Bullswan I live at Yandina, on the Sunshine Coast. The whole of SE Queensland has changed dramatically since you were here, Its millionaires row for anyone with a house on the beach, the population is tipped to double to about 4m by 2015. The Gold Coast is wall to wall high rise, tourists and traffic. Brisbane is gridlocked and we are not far behind but resisting like mad. There is still plenty of exotic scenery here, pineapples, sugarcane, strawberry farms, rainforest and laid back living, but suburbia is slowly enroaching. Nambour where I work went from 4 sets of traffic lights to 9.

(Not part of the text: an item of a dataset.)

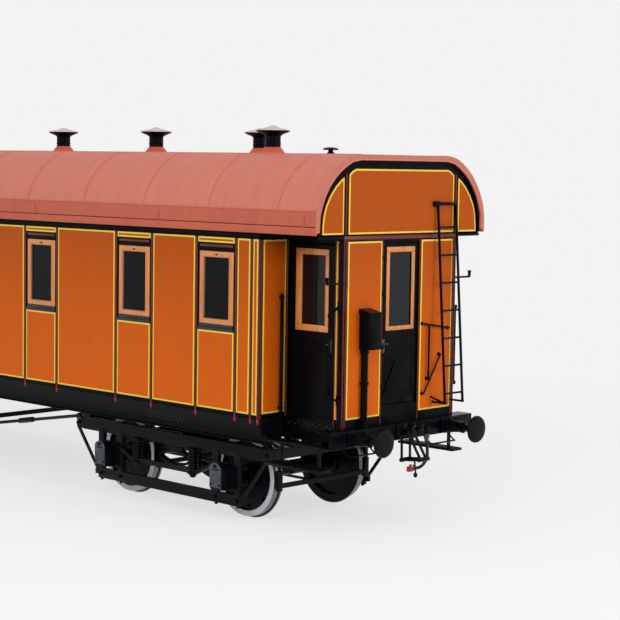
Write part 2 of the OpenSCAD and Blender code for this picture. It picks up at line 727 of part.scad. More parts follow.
module wheelset(x) {
  // the wheel's profile is a list of [radius, y]
  b = back_to_back / 2;
  r = tread_dia / 2;
  color(c_black) translate([x, 0, axle_z]) {
    rod_y(0, -b - tyre_width, b + tyre_width, 0, axle_dia);
    rod_y(0, -box_front + 40, box_front - 40, 0, journal_dia);
  }
  profile = [
    [70, b - 30], [140, b - 30], [150, b + 20], [r - 95, b + 45], [r - 85, b],
    [r + flange_height - 8, b], [r + flange_height, b + 12], [r + flange_height - 6, b + 30],
    [r, b + 44], [r - 4, b + tyre_width], [r - 75, b + tyre_width], [r - 85, b + 80],
    [150, b + 60], [140, b + tyre_width + 20], [70, b + tyre_width + 20]];
  color(c_tyre) translate([x, 0, axle_z]) both_sides()
    rotate([-90, 0, 0]) rotate_extrude($fn = 96) polygon(profile);
}

underframe();
truss_rods();
floor_slab();  // floor
side_wall(1);  // left_side_wall
side_wall(-1);  // right_side_wall
window_frames(1);  // left_window_frames
window_frames(-1);  // right_window_frames
window_glass(1);  // left_window_glass
window_glass(-1);  // right_window_glass
bulkhead(1);  // front_bulkhead
bulkhead(-1);  // rear_bulkhead
vestibule(1);  // front_vestibule
vestibule(-1);  // rear_vestibule
gable(1);  // front_gable
gable(-1);  // rear_gable
roof();
ventilators();
side_door(1, 1);  // front_left_door
side_door(1, -1);  // front_right_door
side_door(-1, -1);  // rear_left_door
side_door(-1, 1);  // rear_right_door
end_door(1);  // front_end_door
end_door(-1);  // rear_end_door
buffers(1);  // front_buffers
buffers(-1);  // rear_buffers
coupling(1);  // front_coupling
coupling(-1);  // rear_coupling
steps(1);  // front_steps
steps(-1);  // rear_steps
handrails(1);  // front_handrails
handrails(-1);  // rear_handrails
ladder(1);  // front_ladder
ladder(-1);  // rear_ladder
end_box(1);  // front_end_box
end_box(-1);  // rear_end_box
hose_pipe(1);  // front_hose_pipe
hose_pipe(-1);  // rear_hose_pipe
brake_hose(1);  // front_brake_hose
brake_hose(-1);  // rear_brake_hose
hose_end(1);  // front_hose_end
hose_end(-1);  // rear_hose_end
seats();
partitions();
bogie_frame(1);  // front_bogie_frame
bolster(1);  // front_bolster
axle_boxes(1);  // front_axle_boxes
springs(1);  // front_springs
brake_gear(1);  // front_brake_gear
bogie_frame(-1);  // rear_bogie_frame
bolster(-1);  // rear_bolster
axle_boxes(-1);  // rear_axle_boxes
springs(-1);  // rear_springs
brake_gear(-1);  // rear_brake_gear
wheelset(bogie_x + hx);  // front_outer_wheelset
wheelset(bogie_x - hx);  // front_inner_wheelset
wheelset(-bogie_x + hx);  // rear_inner_wheelset
wheelset(-bogie_x - hx);  // rear_outer_wheelset
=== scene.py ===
"""Passenger coach: the finished surfaces, trim and stage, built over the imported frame."""
import json
import math

import bmesh
import bpy
from bpy.props import FloatProperty, FloatVectorProperty, IntProperty, PointerProperty
from mathutils import Matrix, Vector


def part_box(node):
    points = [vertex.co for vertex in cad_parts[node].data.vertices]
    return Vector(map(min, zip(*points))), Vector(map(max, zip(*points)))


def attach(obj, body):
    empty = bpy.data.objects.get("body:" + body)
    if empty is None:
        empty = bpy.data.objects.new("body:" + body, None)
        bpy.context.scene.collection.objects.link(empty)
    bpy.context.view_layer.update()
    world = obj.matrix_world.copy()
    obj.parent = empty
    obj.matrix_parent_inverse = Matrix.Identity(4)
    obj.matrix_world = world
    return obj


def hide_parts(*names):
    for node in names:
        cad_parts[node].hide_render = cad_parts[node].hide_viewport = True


bl_info = {
    "name": "Passenger Coach",
    "version": (1, 0, 0),
    "blender": (4, 5, 0),
    "location": "3D View > Sidebar > Coach",
    "description": "Builds the panels, trim, roof, running gear and stage of a bogie coach",
    "category": "Object",
}

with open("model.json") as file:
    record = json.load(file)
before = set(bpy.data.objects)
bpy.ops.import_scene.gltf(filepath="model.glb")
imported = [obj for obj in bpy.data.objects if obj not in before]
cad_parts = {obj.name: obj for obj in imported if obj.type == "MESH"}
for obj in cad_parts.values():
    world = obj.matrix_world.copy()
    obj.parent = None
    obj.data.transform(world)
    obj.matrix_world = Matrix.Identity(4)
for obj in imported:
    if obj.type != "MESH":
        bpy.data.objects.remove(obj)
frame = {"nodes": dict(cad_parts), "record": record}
NODES = frame["nodes"]
BODY_OF = {n: b for b, ns in frame["record"]["behaviour"]["bodies"].items() for n in ns}
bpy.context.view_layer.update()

# ---- measures read from the frame, in metres ----
END_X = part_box("front_gable")[1].x          # outer face of the end wall
BULK_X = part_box("front_bulkhead")[1].x      # outer face of the bulkhead
WALL_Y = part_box("left_side_wall")[1].y      # outer face of the side walls
FLOOR_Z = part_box("floor")[1].z              # top of the floor boards
HEAD_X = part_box("front_buffers")[0].x       # front of the buffer beam
ROOF_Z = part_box("roof")[1].z                # crown of the roof
ROOF_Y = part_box("roof")[1].y                # half of the roof's width

# ---- measures of the CAD that no box gives, in metres ----
VEST_Y = 1.016                              # outer face of the vestibule sides
EAVE_Z = 3.735                              # underside of the eaves
CROWN_Y = 0.825                             # half of the roof's flat crown
BUFFER_Z, BUFFER_Y = 1.258, 0.8745          # middles of the buffers
DOOR_THICK = 0.044
SILL_Y, TRUSS_Y = 1.442, 1.396              # outer face of the sills, middle of the truss rods
AXLE_Z, AXLE_REACH = 0.553, 1.14            # axles: height, and distance from the bogie's middle
PLATE_Y = 1.182                             # outer face of a bogie's side plates
WINDOWS = [0.0, 1.966, 3.932, 5.898, 7.46]  # middles of the windows, from the coach's middle to an end
ALL_WINDOWS = WINDOWS + [-w for w in WINDOWS[1:]]
WIN_HALF, WIN_FRAME = 0.305, 0.076          # half width of a window, and width of its frame
HOSE_THICK = 0.04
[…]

I know the cost of sailing in shallow water. One of the last times I sailed my QB2, before it got a terminal case of rot, I landed nose first on the bow when we hit a concrete block with a centreboard sailing under the Maroochy River bridge. I was more intent on making it under the highest part of the span and didn't keep an eye on water depth. Tore a chuck out of the board and I got off with a bloody nose. On one other occasion a mate and I were sailing my maricat off Townsville in 30plus knots and were hurtling back downwind towards the beach in 4 foot waves. I scoured half an inch off both rudders tying them down to hold them in the water and we hit bottom just before i was going to turn into the wind. There was an almighty thump and we got tossed off and landed in a heap. My local fibreglasser said I had completely smashed a 3 foot square section of hull and left it like tissue paper. Luckily he was teaching students and needed boats to work on so I paid only the cost of materials. The blow to my ego was sitting on the beach for the next two weeks of glorious weather watching everyone else out sailing.